Getting an Outside Eye

Yesterday, I met with Mike Migurski to look over some of the datasets and maps that I’ve been setting up. A few key takeaways from the conversation:

  • There is a project from last November, which was doing something very similar in circling around the same datasets in different ways to see what insights turn up: Paul Downey’s One CSV, Thirty Stories (he only actually makes it to 21, but still fascinating).
  • How to key off of other datasets (for example with a GeoNames id), but also the complications of this for historical work, where borders, roads, population, etc will have been different. Another interesting collision might be to explicitly follow this historical thread and run up against a WWII dataset.
  • Restructuring my database. While I’ve been working with two primary tables (“shows” and “routes”), Mike suggested adding a third for “stays,” so that each has a unique identifier, for example if dancers pass through a town more than once. We also discussed the difference between entering a value, for example in a “transportation” column, versus having five columns, one for each possible type of transportation, into which one selects only y/n.
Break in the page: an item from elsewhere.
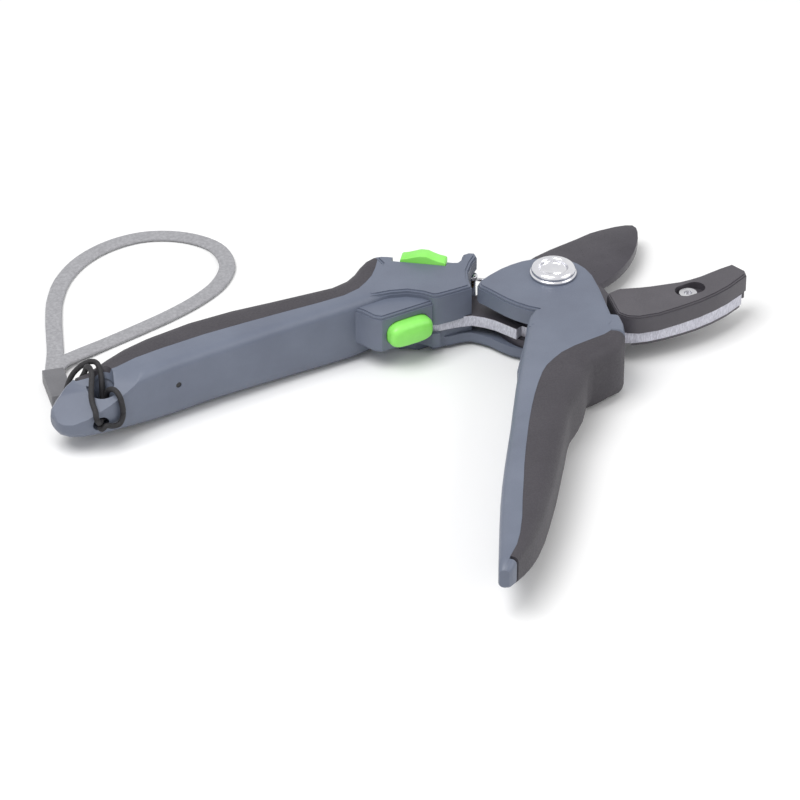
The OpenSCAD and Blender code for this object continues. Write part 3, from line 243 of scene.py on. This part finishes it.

  • How to deal with ambiguity. I’ve been struggling with knowing when dancers are in a given place in order to perform, but not how long they traveled to get there versus how much in advance of a given performance they arrived to rehearse (other archival evidence suggests this was not consistent — sometimes they even performed the night they arrived). We talked about dealing with these stays and trips by keeping track of four dates for each: i) earliest possible begin; ii) latest possible begin; iii) earliest possible end; iv) latest possible end. This is appealing to me, because it has the potential to highlight the offstage time, which is harder to track than the performances.